Wilfred Bennett Davidson-Houston was born on 3 January 1870, the second son of Reverend B.C. Davidson-Houston of County Cork and Dublin.
He attended Corrig School, Monkstown, Dublin in Ireland and St Edward's School, Oxford.

==Military career==

In 1887 Davidson-Houston was commissioned a second lieutenant with the 5th (Militia) battalion of the Royal Dublin Fusiliers. He was promoted to lieutenant in 1889, captain on 26 November 1892, major on 11 October 1902 and lieutenant colonel in 1906.
Davidson-Houston was assigned to the British South Africa Company Police, and was assistant commissioner in Mashonaland (1890–1892).
He was assistant inspector of Gold Coast Hausas (1894) and captain of the West African Frontier Service, Kwahu (1894–1895).
He served in the Fourth Anglo-Ashanti War (1895–1896), and in subsequent operations in the Gold Coast (1897–1898), and was acting resident Ashanti (1899–1900).
He served in the Ashanti Campaign (1900) and the Second Boer War (1901–1902).

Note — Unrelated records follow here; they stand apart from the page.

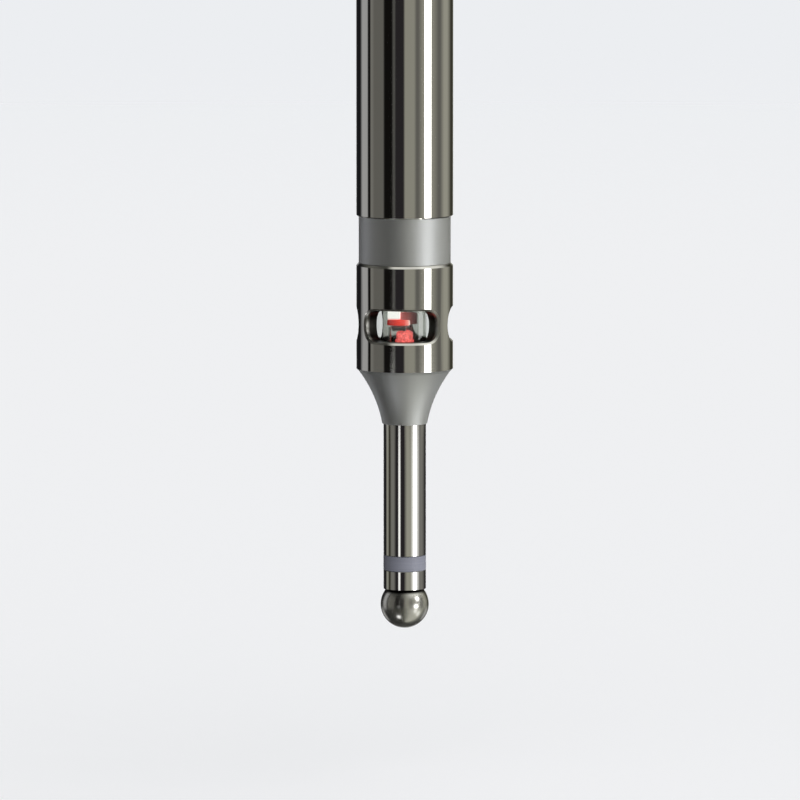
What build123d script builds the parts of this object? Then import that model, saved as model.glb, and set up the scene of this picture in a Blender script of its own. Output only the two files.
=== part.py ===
from build123d import *
import math
import os

# Photoelectric edge finder, modelled in its own frame in millimetres.
# The tool's axis is Z, with the shank up and the ball down. Z = 0 is the gauge plane, where the
# spindle's holder ends on the shank. One of the three windows faces -Y.

# Shank and the satin neck below it
shank_d = 20.0
shank_above_gauge = 61.0
shank_below_gauge = 13.4
shank_end_chamfer = 1.0
shoulder_chamfer = 0.25
centre_mouth_d = 5.0
centre_angle = 60.0
centre_pilot_d = 2.0
centre_pilot_depth = 6.0
neck_d = 19.0
neck_length = 9.6

# Screw joint between neck and housing, which opens to change the battery
thread_d = 16.0
spigot_length = 7.5
spigot_chamfer = 0.6
relief_width = 1.2
relief_depth = 0.7
running_clearance = 0.05
seat_gap = 0.02

# Seal ring in a counterbore of the housing, under the neck
seal_section_d = 0.8

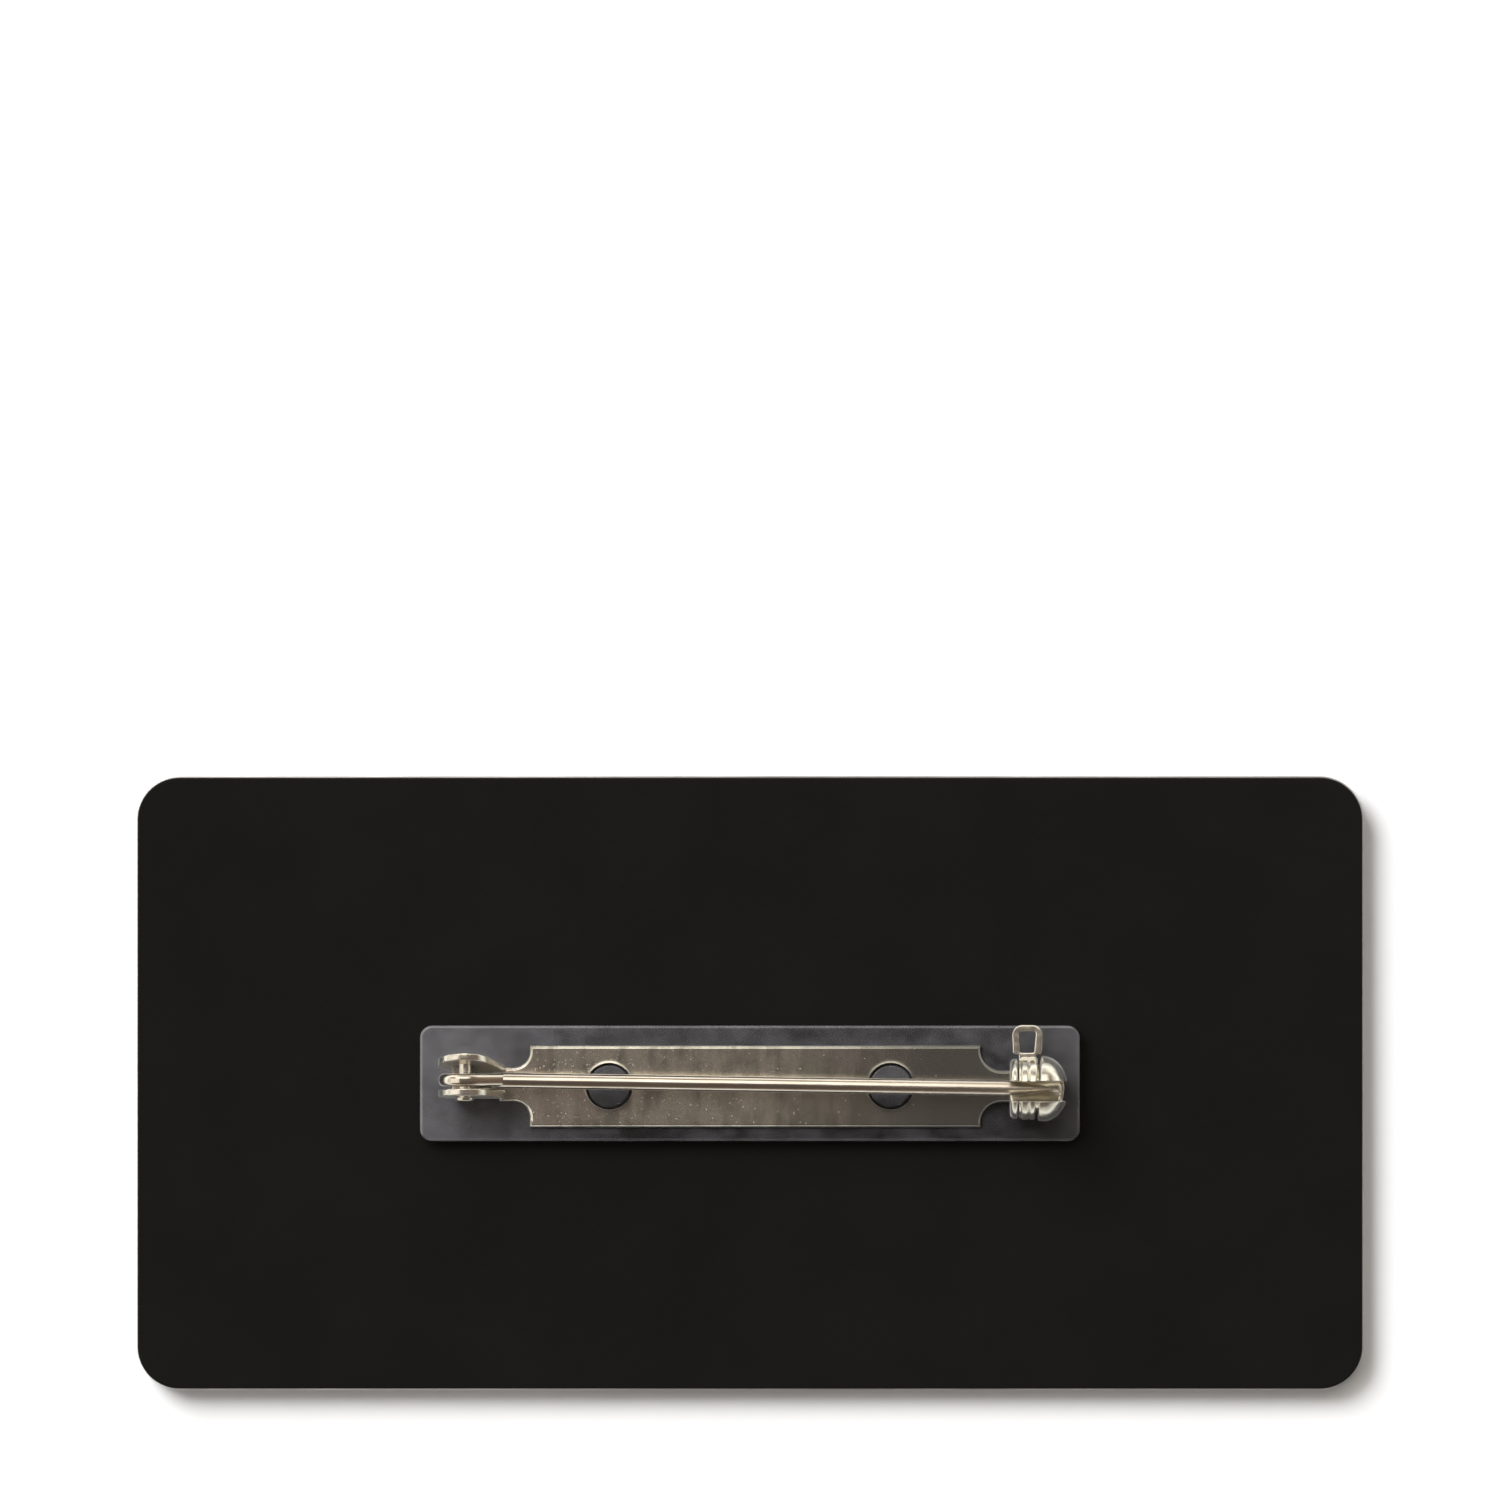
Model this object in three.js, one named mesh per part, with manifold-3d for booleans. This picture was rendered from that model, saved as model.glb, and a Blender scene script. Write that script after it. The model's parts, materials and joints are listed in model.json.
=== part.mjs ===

==Colonial administrator==

In August 1902, he was seconded for service under the Colonial Office, and appointed commissioner of Ashanti (1902) and acting chief commissioner of Ashanti (1903–1905).

In 1906, Davidson-Houston was appointed commissioner of Montserrat in the British West Indies.
During the First World War he was D.A.Q.M.G. Central Force (1915), Eastern Command (1916), Headquarters 1st Army, B.E.F. (1917) and Deputy Controller of Labour, France (1918).
He was administrator of Saint Lucia, British West Indies (1918–1927).
During this period he was several times acting governor of the Windward Islands.
Davidson-Houston was chief secretary, Nyasaland (1927–1930), and was twice acting governor, Nyasaland.

Davidson-Houston married Annie Henrietta, oldest daughter of land agent Colonel Edmond Langley Hunt, C.M.G., of Curragh Bridge House, County Limerick (of a landed gentry family of Friarstown and Ballysinode), and they had two sons.
He retired in 1930.
He died on 18 September 1960, aged ninety.